Posted November 10, 2016 – AWE Learning Staff
Young learners are often known to ask, “why do I need to know this?” or ”when will I ever use this?” If students are unaware of how a topic is relevant to their life, they are less inclined to focus and absorb the lesson. With the incorporation of digital learning technology, authentic learning has become an increasingly popular instructional strategy.
In contrast with the banking model of education, or the idea that teachers serve as the ”depositor” of knowledge, authentic learning allows the individual to be active in their learning, especially within a STREAM curriculum. Authentic learning refers to the approach that allows students to explore, discuss, and construct concepts and relationships within a relevant context. Authentic learning gives young learners a sense of ownership in his or her own experience.
Through this type of instruction, students participate in activities that directly explore real world problems. Investigation through open-ended inquiries in multi-disciplinary learning environments is a critical element of this process. Collaboration plays an essential role, as young learners must work together as a team to build both leadership and teamwork skills that can extend beyond the learning environment.
Authentic learning is often integrated into instruction via role-playing exercises, problem-based activities, case studies, and participation in virtual communities of practice. For early childhood instruction, a variety of strategies can be utilized when specifically teaching early literacy skills to young learners. Some suggested strategies include re-enacting a story, modeling good reading habits, doing an author study, composing a letter to an author or character of a story, and using interactive bulletin boards to create areas of focus.
By including various resources such as books on tape, computer based programs, tablets, or other technology, young learners will develop literacy skills through multiple platforms, and l that literacy is a key component of their daily interaction with technology.
Authentic learning teaches learners how a concept or skill is used in the real-world, while also helping them acquire portable skills that newcomers to any discipline have difficulty learning on their own. These portable skills include judgment to identify reliable from unreliable information, patience to dive deeper into an argument, synthetic ability to recognize relevant patterns, and the flexibility to work across multiple disciplinary areas to generate innovate solutions.

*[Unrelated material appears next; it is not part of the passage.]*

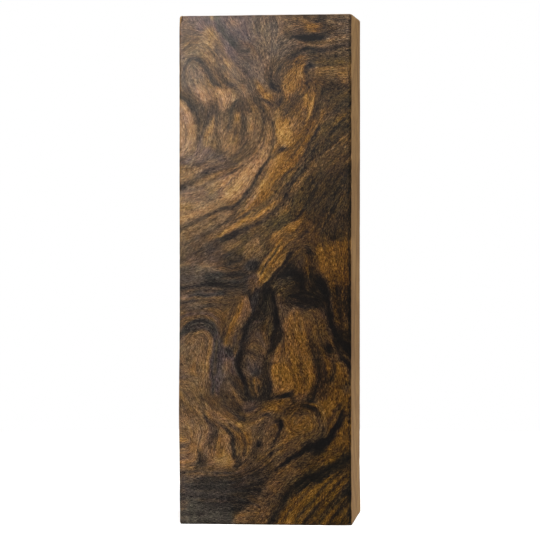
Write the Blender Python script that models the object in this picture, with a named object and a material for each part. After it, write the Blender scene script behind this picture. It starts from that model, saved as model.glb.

Through the inquiries and investigations individuals participate in during authentic learning, young learners are exposed to multiple settings, perspectives, and hands-on activities. The results include skills that fall into the four domains of learning: cognitive, affective, psychomotor and conative. By relating skills and topics being introduced to the real world, authentic learning best prepares students for success in the classroom, their future careers, and other life experiences.